Schwierig zu sagen, ich persönlich finde das Modell ausgezeichnet, vor allem für die Unternehmensentwicklung. Gerade im Gesundheitswesen ist die Anwendung des Ansatzes relativ weit verbreitet. In unseren Beratungen greifen wir immer darauf zurück, gerade bei der Führungsausbildung. Viele Akteure haben das Modell einfach falsch eingesetzt. Quasi als Qualitätsmanagementsystem. Aber das ist es nicht. Es ist mehr eine Denkweise, es hilft die relevanten Fragen zu stellen und mittels Best- Practice-Ansätzen die eigene Organisation weiterzubringen

 

Was spielt im Beratungsbusiness noch eine Rolle?

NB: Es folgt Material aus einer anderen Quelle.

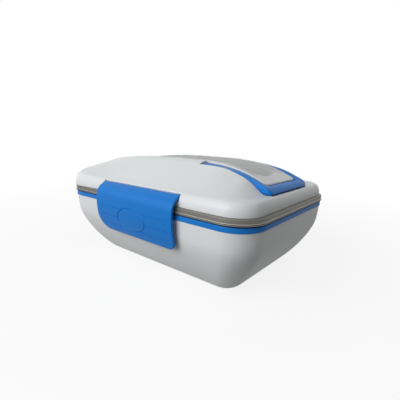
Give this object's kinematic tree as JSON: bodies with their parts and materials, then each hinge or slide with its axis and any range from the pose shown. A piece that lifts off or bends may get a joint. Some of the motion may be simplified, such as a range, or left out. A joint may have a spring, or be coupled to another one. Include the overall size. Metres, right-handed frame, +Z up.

In Unternehmen ist Six Sigma heute viel bedeutender als EFQM. Extern wie inhouse machen wir heute viel mehr Six-Sigma-Ausbildungen. Kaizen ist auch wieder ein Thema. Der Trend zu mehr Regulatorien schlägt sich auch in unserer Beratungstätigkeit nieder. Im Fokus stehen hier neben Medizintechnik und Gesundheitswesen auch die Themen Security und Safety.

 

Beratung bleibt eine Kerntätigkeit?

Sie ist Teil unseres Geschäftsmodells, umsatzmässig macht das etwa ein Viertel aus. Hauptbusiness ist die Bildung. Unsere Vision ist klar: Wir sind das führende Kompetenzzentrum für Qualität. Wir befähigen und unterstützen Personen und Unternehmen. Als Beratungsunternehmen kann man uns ersetzen, es gibt genug andere. Aber als Ausbildungsorganisation sind wir einzigartig. Für Qualitätssicherung zum Beispiel, die immer noch sehr wichtig ist, gibt es kaum Alternativen in der deutschsprachigen Schweiz.

 

Spürt SAQ-QUALICON die Wirtschaftsentwicklung?

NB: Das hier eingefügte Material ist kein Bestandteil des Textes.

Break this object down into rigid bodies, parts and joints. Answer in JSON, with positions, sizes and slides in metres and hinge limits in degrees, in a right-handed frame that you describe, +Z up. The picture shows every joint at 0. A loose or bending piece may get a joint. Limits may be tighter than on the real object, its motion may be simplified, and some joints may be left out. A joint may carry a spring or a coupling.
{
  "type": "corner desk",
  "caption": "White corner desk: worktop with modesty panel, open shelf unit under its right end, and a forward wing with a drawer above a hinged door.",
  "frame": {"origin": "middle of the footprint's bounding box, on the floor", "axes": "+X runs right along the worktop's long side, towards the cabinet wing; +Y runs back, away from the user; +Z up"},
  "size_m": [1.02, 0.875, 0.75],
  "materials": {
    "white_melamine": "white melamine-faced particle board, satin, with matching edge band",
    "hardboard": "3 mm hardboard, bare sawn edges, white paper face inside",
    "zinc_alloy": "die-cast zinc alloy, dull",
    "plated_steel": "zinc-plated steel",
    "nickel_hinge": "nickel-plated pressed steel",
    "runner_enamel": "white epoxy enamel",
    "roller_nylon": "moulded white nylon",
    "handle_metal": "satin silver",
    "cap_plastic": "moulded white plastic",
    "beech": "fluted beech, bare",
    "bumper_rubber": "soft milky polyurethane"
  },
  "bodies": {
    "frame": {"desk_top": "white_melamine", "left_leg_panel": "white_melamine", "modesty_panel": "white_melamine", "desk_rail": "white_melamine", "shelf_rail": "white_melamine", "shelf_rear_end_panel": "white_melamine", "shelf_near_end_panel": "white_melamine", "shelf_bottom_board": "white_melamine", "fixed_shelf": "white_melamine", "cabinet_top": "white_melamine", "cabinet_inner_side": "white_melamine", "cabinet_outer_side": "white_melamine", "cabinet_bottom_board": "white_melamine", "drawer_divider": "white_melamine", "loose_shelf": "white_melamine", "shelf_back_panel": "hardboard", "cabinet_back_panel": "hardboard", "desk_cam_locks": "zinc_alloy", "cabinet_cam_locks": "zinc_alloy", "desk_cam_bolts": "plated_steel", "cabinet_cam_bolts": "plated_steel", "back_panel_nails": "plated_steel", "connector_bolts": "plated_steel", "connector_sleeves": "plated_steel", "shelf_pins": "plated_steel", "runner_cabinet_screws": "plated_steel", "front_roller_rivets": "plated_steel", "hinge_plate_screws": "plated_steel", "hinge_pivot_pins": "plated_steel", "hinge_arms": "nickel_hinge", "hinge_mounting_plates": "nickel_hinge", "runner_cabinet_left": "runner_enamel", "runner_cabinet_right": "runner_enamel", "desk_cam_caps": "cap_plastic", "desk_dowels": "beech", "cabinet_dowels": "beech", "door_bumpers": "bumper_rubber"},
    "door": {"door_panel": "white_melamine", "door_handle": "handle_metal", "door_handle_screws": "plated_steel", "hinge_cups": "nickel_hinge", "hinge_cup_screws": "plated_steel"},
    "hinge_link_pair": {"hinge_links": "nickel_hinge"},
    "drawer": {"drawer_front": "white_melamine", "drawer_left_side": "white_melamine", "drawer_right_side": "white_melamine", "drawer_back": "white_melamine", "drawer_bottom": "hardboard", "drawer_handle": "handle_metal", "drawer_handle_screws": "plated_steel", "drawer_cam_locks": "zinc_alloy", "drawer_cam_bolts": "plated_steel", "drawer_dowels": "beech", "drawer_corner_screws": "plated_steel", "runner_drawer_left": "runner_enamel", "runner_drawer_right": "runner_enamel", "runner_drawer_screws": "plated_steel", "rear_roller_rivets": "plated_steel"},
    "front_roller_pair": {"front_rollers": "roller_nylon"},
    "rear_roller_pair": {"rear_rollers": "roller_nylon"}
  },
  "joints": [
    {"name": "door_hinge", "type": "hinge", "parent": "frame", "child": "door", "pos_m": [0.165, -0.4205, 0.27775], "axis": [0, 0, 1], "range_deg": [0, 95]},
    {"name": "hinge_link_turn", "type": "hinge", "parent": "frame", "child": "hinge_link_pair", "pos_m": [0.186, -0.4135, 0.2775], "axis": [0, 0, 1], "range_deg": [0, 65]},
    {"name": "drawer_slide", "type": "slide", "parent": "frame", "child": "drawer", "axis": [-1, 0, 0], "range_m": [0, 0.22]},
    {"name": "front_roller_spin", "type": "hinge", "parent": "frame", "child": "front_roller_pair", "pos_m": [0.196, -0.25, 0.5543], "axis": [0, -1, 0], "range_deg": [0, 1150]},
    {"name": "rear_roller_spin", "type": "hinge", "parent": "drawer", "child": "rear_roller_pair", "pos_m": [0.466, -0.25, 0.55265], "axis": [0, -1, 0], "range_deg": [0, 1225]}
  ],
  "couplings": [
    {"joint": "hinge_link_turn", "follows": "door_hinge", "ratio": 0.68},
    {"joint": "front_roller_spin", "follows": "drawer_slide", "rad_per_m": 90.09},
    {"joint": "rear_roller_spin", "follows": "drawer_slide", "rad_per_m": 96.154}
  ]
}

Ja natürlich. Es ist immer das gleiche Spiel. Wenn Kosten gespart werden, trifft das zuerst das Ausbildungsbudget. Weil man da noch nichts getan hat, was kurzfristig wehtun könnte. Der Effekt ist schon da: Industriekunden schicken weniger Leute in die Ausbildung. Aber das kompensieren wir mit neuen Zielgruppen und innovativen Angeboten im Dienstleistungsbereich.

 

Ohne neue Angebote ginge es nicht ständig aufwärts?

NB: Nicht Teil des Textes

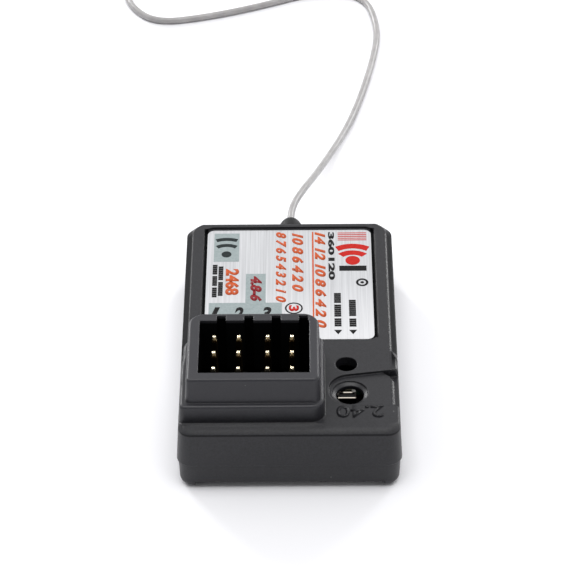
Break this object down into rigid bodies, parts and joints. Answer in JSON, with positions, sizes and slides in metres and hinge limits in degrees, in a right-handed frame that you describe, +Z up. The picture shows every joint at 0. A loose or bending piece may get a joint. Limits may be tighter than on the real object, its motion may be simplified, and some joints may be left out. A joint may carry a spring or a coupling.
{
  "type": "radio control receiver",
  "caption": "Small radio control receiver in a two-part black case, with a raised block of servo ports, a push button, a label and a coaxial antenna lead.",
  "frame": {"origin": "middle of the footprint of case and boot, on the surface that the base stands on", "axes": "+Y from the socket end to the antenna end, +X to the right, +Z up, out of the servo ports"},
  "size_m": [0.0435, 0.1057, 0.0127],
  "materials": {
    "case_plastic": "satin moulded ABS",
    "label_film": "printed silver film",
    "board_laminate": "solder mask over glass laminate",
    "header_plastic": "moulded insulator",
    "gilt_contact": "gold plated square wire",
    "solder": "bright solder",
    "switch_plastic": "moulded",
    "spring_steel": "stamped steel sheet",
    "lamp_ceramic": "moulded",
    "lamp_lens": "clear epoxy",
    "package_epoxy": "moulded epoxy",
    "tantalum_case": "moulded epoxy",
    "can_steel": "drawn can",
    "chip_ceramic": "fired ceramic",
    "resistor_ceramic": "coated ceramic",
    "ferrite": "pressed ferrite",
    "boot_rubber": "moulded soft PVC",
    "lead_jacket": "extruded grey jacket",
    "lead_core": "extruded dielectric"
  },
  "bodies": {
    "receiver": {"upper_case": "case_plastic", "lower_case": "case_plastic", "label": "label_film", "circuit_board": "board_laminate", "header_base_left": "header_plastic", "header_base_right": "header_plastic", "header_solder": "solder", "switch_body": "switch_plastic", "switch_cover": "spring_steel", "switch_dome": "spring_steel", "switch_terminals": "spring_steel", "led_base": "lamp_ceramic", "led_lens": "lamp_lens", "processor_chip": "package_epoxy", "radio_chip": "package_epoxy", "voltage_regulator": "package_epoxy", "bulk_capacitor": "tantalum_case", "crystal": "can_steel", "ferrite_bead": "ferrite", "chip_capacitors": "chip_ceramic", "chip_resistors": "resistor_ceramic", "antenna_boot": "boot_rubber", "antenna_lead": "lead_jacket", "antenna_solder": "solder", "antenna_wire": "lead_jacket", "antenna_tip": "lead_core", "pin_port1_ground": "gilt_contact", "pin_port1_power": "gilt_contact", "pin_port1_signal": "gilt_contact", "pin_port2_ground": "gilt_contact", "pin_port2_power": "gilt_contact", "pin_port2_signal": "gilt_contact", "pin_port3_ground": "gilt_contact", "pin_port3_power": "gilt_contact", "pin_port3_signal": "gilt_contact", "pin_port4_ground": "gilt_contact", "pin_port4_power": "gilt_contact", "pin_port4_signal": "gilt_contact"},
    "button": {"switch_plunger": "switch_plastic"}
  },
  "joints": [
    {"name": "button_press", "type": "slide", "parent": "receiver", "child": "button", "axis": [0, 0, -1], "range_m": [0, 0.00025], "stiffness_N_per_m": 6400, "deforming": ["switch_dome"]}
  ]
}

Jedes Produkt der SAQ-QUALICON hat einen Lebenszyklus. Neben unseren Klassikern gibt es häufig einen Hype und der verschwindet auch wieder. Deshalb müssen wir dauernd neue Bedürfnisse frühzeitig erkennen. Zurzeit läuft es extrem gut, wir sind super aufgestellt und haben sehr gute Mitarbeiterinnen und Mitarbeiter. Ein extrem professionelles Team. Deshalb bin ich sehr zuversichtlich.

 

Qualität verleiht immer noch Flügel?

Ja. Wer Qualität liefert, hat im Markt klare Vorteile. Die Frauen und Männer, die heute im Qualitätsthema tätig sind, die haben ein Label in der Berufsbezeichnung, das zeitlos ist. Und: Qualitätsfachleute werden auch zukünftig immer gefragt sein. Beat Häfliger, vielen Dank für das Gespräch.